→ RECORDED INFORMATION
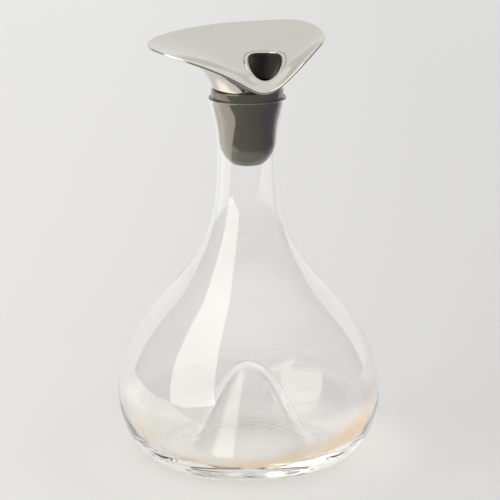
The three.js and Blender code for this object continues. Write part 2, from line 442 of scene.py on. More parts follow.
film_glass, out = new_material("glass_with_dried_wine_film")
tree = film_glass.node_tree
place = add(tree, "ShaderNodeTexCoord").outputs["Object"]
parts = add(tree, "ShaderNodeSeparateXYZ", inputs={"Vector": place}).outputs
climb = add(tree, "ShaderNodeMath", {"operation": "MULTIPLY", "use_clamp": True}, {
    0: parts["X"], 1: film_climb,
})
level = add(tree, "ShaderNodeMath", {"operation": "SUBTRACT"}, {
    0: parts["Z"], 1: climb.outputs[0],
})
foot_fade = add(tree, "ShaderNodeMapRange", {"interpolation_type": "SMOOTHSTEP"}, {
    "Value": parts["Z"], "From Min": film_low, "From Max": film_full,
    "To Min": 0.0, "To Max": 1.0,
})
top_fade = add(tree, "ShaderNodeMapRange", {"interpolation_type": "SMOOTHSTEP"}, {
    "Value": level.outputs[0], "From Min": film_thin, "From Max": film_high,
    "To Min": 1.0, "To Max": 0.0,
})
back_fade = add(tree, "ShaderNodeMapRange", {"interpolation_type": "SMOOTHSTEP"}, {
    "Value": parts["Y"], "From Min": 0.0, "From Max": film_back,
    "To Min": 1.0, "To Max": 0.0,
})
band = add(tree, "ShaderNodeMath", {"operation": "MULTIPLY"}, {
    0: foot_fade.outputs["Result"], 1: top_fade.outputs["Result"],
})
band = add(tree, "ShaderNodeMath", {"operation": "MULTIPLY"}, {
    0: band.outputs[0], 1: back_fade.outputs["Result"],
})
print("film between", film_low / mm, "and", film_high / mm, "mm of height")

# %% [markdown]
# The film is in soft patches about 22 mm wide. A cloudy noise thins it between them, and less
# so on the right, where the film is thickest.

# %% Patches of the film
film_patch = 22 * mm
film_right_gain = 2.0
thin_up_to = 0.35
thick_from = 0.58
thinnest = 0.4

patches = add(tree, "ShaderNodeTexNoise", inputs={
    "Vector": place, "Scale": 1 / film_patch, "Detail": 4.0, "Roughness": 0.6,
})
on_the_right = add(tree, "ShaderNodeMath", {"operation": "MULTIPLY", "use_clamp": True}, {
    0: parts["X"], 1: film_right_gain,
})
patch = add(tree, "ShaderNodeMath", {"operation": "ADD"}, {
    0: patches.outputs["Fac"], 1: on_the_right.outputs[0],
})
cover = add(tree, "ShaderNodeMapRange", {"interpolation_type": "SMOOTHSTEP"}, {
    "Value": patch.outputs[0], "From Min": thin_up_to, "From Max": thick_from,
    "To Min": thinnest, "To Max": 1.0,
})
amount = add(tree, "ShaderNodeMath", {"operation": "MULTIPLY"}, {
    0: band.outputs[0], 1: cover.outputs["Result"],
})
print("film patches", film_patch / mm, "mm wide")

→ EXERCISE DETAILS
Set down verbatim only the lines between the start of the data above and the line with "thinnest = 0.4", both boundaries included.

→ ANSWER TO THIS TASK
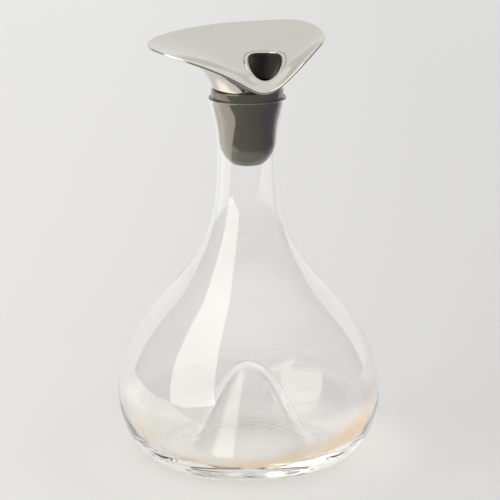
The three.js and Blender code for this object continues. Write part 2, from line 442 of scene.py on. More parts follow.
film_glass, out = new_material("glass_with_dried_wine_film")
tree = film_glass.node_tree
place = add(tree, "ShaderNodeTexCoord").outputs["Object"]
parts = add(tree, "ShaderNodeSeparateXYZ", inputs={"Vector": place}).outputs
climb = add(tree, "ShaderNodeMath", {"operation": "MULTIPLY", "use_clamp": True}, {
    0: parts["X"], 1: film_climb,
})
level = add(tree, "ShaderNodeMath", {"operation": "SUBTRACT"}, {
    0: parts["Z"], 1: climb.outputs[0],
})
foot_fade = add(tree, "ShaderNodeMapRange", {"interpolation_type": "SMOOTHSTEP"}, {
    "Value": parts["Z"], "From Min": film_low, "From Max": film_full,
    "To Min": 0.0, "To Max": 1.0,
})
top_fade = add(tree, "ShaderNodeMapRange", {"interpolation_type": "SMOOTHSTEP"}, {
    "Value": level.outputs[0], "From Min": film_thin, "From Max": film_high,
    "To Min": 1.0, "To Max": 0.0,
})
back_fade = add(tree, "ShaderNodeMapRange", {"interpolation_type": "SMOOTHSTEP"}, {
    "Value": parts["Y"], "From Min": 0.0, "From Max": film_back,
    "To Min": 1.0, "To Max": 0.0,
})
band = add(tree, "ShaderNodeMath", {"operation": "MULTIPLY"}, {
    0: foot_fade.outputs["Result"], 1: top_fade.outputs["Result"],
})
band = add(tree, "ShaderNodeMath", {"operation": "MULTIPLY"}, {
    0: band.outputs[0], 1: back_fade.outputs["Result"],
})
print("film between", film_low / mm, "and", film_high / mm, "mm of height")

# %% [markdown]
# The film is in soft patches about 22 mm wide. A cloudy noise thins it between them, and less
# so on the right, where the film is thickest.

# %% Patches of the film
film_patch = 22 * mm
film_right_gain = 2.0
thin_up_to = 0.35
thick_from = 0.58
thinnest = 0.4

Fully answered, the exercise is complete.